**Your task:** Only one portion of the data is to be written out: from the line bearing "base_rivets();" through the line bearing "bpy.data.objects.remove(obj)". Write it exactly as it appears.

··· Information supplied ···

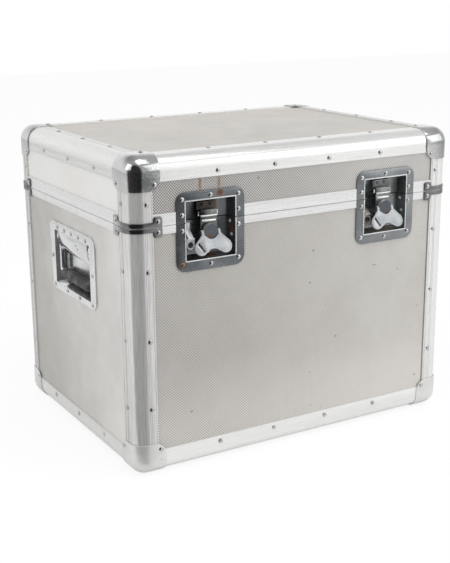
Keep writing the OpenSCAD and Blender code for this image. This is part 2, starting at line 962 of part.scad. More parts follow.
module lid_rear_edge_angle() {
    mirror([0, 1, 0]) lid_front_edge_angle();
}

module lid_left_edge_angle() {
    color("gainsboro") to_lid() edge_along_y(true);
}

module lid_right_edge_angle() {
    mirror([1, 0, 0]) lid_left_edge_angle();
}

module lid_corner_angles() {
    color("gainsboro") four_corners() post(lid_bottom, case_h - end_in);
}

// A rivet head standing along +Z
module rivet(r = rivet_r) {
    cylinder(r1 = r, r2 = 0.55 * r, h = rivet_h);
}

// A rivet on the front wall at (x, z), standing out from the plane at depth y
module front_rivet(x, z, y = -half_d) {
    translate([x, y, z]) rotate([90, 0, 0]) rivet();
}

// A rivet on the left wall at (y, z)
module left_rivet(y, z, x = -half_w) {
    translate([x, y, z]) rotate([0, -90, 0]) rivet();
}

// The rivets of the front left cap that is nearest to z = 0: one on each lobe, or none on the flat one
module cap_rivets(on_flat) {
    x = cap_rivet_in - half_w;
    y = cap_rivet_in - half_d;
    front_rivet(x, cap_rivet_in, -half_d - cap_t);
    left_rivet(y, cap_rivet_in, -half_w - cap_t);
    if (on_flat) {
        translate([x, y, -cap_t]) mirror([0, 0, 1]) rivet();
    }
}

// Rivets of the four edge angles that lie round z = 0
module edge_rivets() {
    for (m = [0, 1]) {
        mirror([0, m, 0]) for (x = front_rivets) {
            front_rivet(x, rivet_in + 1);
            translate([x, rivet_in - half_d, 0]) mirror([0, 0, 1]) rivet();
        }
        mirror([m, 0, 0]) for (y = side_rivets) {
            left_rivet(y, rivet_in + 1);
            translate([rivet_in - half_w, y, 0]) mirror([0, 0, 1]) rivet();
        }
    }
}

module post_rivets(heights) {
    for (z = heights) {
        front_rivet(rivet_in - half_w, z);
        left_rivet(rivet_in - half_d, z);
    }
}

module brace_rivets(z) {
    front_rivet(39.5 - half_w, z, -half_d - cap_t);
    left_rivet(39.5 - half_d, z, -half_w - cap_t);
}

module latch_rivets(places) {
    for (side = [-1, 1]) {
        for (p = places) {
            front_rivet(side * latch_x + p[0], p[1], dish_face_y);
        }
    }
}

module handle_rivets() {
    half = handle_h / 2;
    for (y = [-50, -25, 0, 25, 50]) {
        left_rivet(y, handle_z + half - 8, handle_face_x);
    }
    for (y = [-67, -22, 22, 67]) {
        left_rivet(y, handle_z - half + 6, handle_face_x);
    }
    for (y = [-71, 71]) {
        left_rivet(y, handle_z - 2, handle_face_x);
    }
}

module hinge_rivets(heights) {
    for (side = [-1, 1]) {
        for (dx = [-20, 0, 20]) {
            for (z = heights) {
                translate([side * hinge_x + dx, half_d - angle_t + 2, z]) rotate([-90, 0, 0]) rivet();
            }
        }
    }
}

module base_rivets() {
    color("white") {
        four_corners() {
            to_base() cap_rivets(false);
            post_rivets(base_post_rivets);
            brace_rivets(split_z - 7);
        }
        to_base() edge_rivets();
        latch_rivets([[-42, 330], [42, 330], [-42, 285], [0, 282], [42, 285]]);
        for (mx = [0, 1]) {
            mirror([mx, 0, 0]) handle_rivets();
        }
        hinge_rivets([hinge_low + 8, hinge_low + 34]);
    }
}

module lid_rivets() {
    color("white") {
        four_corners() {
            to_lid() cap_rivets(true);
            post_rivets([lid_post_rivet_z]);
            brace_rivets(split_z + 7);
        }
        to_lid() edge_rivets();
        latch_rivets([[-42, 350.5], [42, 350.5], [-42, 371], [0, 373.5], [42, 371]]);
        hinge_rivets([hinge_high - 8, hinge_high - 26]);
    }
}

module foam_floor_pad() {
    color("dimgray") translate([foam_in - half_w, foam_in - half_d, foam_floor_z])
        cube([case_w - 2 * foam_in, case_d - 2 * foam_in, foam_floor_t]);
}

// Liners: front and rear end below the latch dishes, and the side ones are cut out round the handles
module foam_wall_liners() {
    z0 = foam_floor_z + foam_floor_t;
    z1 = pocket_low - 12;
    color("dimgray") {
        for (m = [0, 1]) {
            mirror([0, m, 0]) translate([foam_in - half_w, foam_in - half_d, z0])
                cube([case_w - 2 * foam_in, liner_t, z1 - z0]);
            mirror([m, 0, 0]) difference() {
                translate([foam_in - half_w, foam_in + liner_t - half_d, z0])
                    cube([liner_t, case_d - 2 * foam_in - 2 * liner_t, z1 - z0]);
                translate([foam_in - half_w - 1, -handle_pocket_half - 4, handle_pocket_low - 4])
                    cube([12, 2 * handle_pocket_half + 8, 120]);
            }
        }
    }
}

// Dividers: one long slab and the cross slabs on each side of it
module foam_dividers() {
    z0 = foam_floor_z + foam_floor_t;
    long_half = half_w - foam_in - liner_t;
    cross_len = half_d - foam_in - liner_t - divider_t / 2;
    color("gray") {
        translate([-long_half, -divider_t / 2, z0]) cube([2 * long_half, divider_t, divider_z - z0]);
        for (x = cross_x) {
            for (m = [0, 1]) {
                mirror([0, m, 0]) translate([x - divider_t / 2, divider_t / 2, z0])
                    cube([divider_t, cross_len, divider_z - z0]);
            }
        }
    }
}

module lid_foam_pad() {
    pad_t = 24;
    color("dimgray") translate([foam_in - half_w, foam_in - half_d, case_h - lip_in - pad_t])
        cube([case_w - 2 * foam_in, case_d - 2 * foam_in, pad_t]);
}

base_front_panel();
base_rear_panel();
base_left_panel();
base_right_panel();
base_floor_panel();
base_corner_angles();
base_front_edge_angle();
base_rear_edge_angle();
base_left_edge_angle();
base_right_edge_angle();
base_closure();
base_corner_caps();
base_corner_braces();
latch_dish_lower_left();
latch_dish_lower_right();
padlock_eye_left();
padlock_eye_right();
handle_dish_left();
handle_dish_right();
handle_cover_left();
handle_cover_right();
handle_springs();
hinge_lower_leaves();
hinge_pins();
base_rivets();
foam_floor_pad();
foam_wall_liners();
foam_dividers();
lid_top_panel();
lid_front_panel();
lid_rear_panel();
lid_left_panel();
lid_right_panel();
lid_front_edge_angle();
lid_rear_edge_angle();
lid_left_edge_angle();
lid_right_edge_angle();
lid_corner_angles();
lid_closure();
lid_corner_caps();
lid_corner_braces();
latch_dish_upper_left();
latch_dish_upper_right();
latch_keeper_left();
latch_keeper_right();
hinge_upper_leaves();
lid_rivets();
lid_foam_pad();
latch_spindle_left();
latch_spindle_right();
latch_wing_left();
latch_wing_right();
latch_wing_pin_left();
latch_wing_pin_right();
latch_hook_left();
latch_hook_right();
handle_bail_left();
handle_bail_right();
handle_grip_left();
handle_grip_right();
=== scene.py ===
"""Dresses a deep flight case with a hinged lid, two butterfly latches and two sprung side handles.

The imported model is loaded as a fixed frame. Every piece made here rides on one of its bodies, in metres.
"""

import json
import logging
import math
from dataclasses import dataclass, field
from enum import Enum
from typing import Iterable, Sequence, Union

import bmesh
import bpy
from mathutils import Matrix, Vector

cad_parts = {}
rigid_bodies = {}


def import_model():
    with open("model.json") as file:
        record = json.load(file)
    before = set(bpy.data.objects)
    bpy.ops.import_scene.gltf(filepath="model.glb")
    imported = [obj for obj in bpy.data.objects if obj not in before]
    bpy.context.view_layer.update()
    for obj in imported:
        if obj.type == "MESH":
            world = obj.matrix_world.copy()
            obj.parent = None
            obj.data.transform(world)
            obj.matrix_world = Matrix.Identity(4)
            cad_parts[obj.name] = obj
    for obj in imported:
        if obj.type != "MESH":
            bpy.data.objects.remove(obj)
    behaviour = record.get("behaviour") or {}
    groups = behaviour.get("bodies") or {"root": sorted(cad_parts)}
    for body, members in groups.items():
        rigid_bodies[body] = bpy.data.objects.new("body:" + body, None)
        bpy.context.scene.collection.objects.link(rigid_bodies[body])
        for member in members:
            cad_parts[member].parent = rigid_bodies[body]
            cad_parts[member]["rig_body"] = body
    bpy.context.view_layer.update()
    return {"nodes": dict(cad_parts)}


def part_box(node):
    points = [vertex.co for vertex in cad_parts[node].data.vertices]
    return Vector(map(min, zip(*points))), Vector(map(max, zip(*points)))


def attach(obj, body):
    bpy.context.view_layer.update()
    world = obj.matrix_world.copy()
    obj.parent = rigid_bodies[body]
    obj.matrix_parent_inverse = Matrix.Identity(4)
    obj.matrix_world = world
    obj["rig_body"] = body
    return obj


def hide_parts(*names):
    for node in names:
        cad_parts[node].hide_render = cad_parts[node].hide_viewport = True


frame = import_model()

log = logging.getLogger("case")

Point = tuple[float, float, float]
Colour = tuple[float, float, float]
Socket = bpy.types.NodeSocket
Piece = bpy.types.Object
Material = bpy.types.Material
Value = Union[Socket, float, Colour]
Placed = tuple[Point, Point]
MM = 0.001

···

**Output of the task:**
base_rivets();
foam_floor_pad();
foam_wall_liners();
foam_dividers();
lid_top_panel();
lid_front_panel();
lid_rear_panel();
lid_left_panel();
lid_right_panel();
lid_front_edge_angle();
lid_rear_edge_angle();
lid_left_edge_angle();
lid_right_edge_angle();
lid_corner_angles();
lid_closure();
lid_corner_caps();
lid_corner_braces();
latch_dish_upper_left();
latch_dish_upper_right();
latch_keeper_left();
latch_keeper_right();
hinge_upper_leaves();
lid_rivets();
lid_foam_pad();
latch_spindle_left();
latch_spindle_right();
latch_wing_left();
latch_wing_right();
latch_wing_pin_left();
latch_wing_pin_right();
latch_hook_left();
latch_hook_right();
handle_bail_left();
handle_bail_right();
handle_grip_left();
handle_grip_right();
=== scene.py ===
"""Dresses a deep flight case with a hinged lid, two butterfly latches and two sprung side handles.

The imported model is loaded as a fixed frame. Every piece made here rides on one of its bodies, in metres.
"""

import json
import logging
import math
from dataclasses import dataclass, field
from enum import Enum
from typing import Iterable, Sequence, Union

import bmesh
import bpy
from mathutils import Matrix, Vector

cad_parts = {}
rigid_bodies = {}


def import_model():
    with open("model.json") as file:
        record = json.load(file)
    before = set(bpy.data.objects)
    bpy.ops.import_scene.gltf(filepath="model.glb")
    imported = [obj for obj in bpy.data.objects if obj not in before]
    bpy.context.view_layer.update()
    for obj in imported:
        if obj.type == "MESH":
            world = obj.matrix_world.copy()
            obj.parent = None
            obj.data.transform(world)
            obj.matrix_world = Matrix.Identity(4)
            cad_parts[obj.name] = obj
    for obj in imported:
        if obj.type != "MESH":
            bpy.data.objects.remove(obj)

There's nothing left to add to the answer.